Sensitivity analysis of input parameters based on the RSM model for E prediction.

Conclusion

This study used interpretable and semi-interpretable soft computing methods, including GMDH, GEP, and RSM, were employed to develop predictive relationships for estimating E and STS of concrete containing WFS. In addition, a sensitivity analysis was conducted to evaluate the influence of input parameters on these mechanical properties.

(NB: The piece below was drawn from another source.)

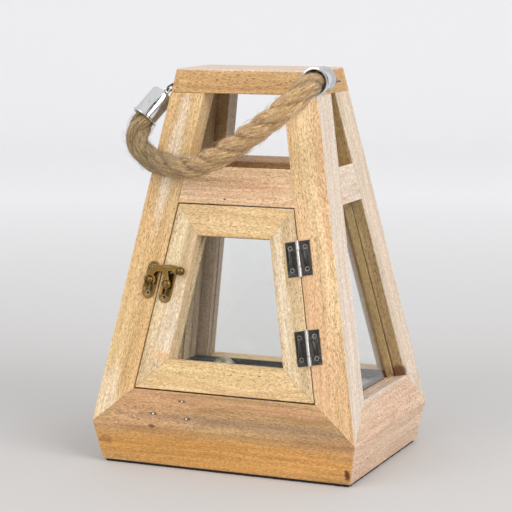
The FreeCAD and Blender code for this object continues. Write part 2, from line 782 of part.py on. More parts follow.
def make_latch_arm():
    """A flat casting: a hook for the post, an arch, a ball to lift it by and a stem to its rivet."""
    thick = size("latch_arm_thick")
    half_wide = size("latch_arm_wide") / 2
    ball = Vector(size("latch_ball_across"), size("latch_ball_up"), latch_low)
    arch = Part.Face(arm_path(ball).makeOffset2D(half_wide)).extrude(Vector(0, 0, thick))
    stem = Part.makeBox(2 * half_wide, size("latch_stem_long"), thick, Vector(-half_wide, 0, latch_low))
    stem.rotate(Vector(0, 0, 0), Vector(0, 0, 1), size("latch_stem_lean"))
    boss = Part.makeCylinder(size("latch_boss_radius"), thick, Vector(0, 0, latch_low))
    post = Vector(-latch_reach, 0, latch_low)
    hole = size("keeper_radius") + size("keeper_slack")
    hook = Part.makeCylinder(hole + size("keeper_hook_wall"), thick, post)
    ball.z = max(latch_low + thick / 2, size("latch_ball_radius") + size("latch_lift"))
    arm = arch.fuse([stem, boss, hook, Part.makeSphere(size("latch_ball_radius"), ball)]).removeSplitter()
    arm = arm.cut(Part.makeCylinder(size("rivet_radius") + size("hinge_fit"), 4 * thick))
    arm = arm.cut(Part.makeCylinder(hole, thick, post))
    # The hook opens along the way that the post leaves it, which is an arc about the pivot.
    way = Part.makeCylinder(latch_reach + hole, thick, Vector(0, 0, latch_low), Vector(0, 0, 1), 90)
    way = way.cut(Part.makeCylinder(latch_reach - hole, thick, Vector(0, 0, latch_low)))
    way.rotate(Vector(0, 0, 0), Vector(0, 0, 1), 180)
    return arm.cut(way)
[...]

The key findings of this research are summarized as follows:

  • The GMDH model achieved the highest R-value in predicting STS. This model had the lowest error values, with RMSE = 0.533 and MAE = 0.434. Based on all statistical indices, it demonstrated the best overall performance among the evaluated methods.

  • Among the three methods used to predict E, the RSM method performed the best with the highest correlation coefficient R = 0.978 and the lowest errors (RMSE = 1.372 and MAE = 1.088). The GMDH method had an acceptable performance but with lower accuracy than RSM, with R = 0.855 and moderate errors (RMSE = 3.478 and MAE = 2.702).

  • The sensitivity analysis revealed that the CA/C ratio had the most significant influence on STS. The WFS/C ratio was identified as the second most influential parameter, with model sensitivity increasing as its value increased. Other parameters, such as WFS/FA and 1000SP/C, showed comparatively minor effects on STS.

  • Sensitivity analysis of the RSM model for E indicated that the W/C ratio had the most significant influence on E. Other variables, including WFS/C, CA/C, and FA/TA, showed comparatively lower effects.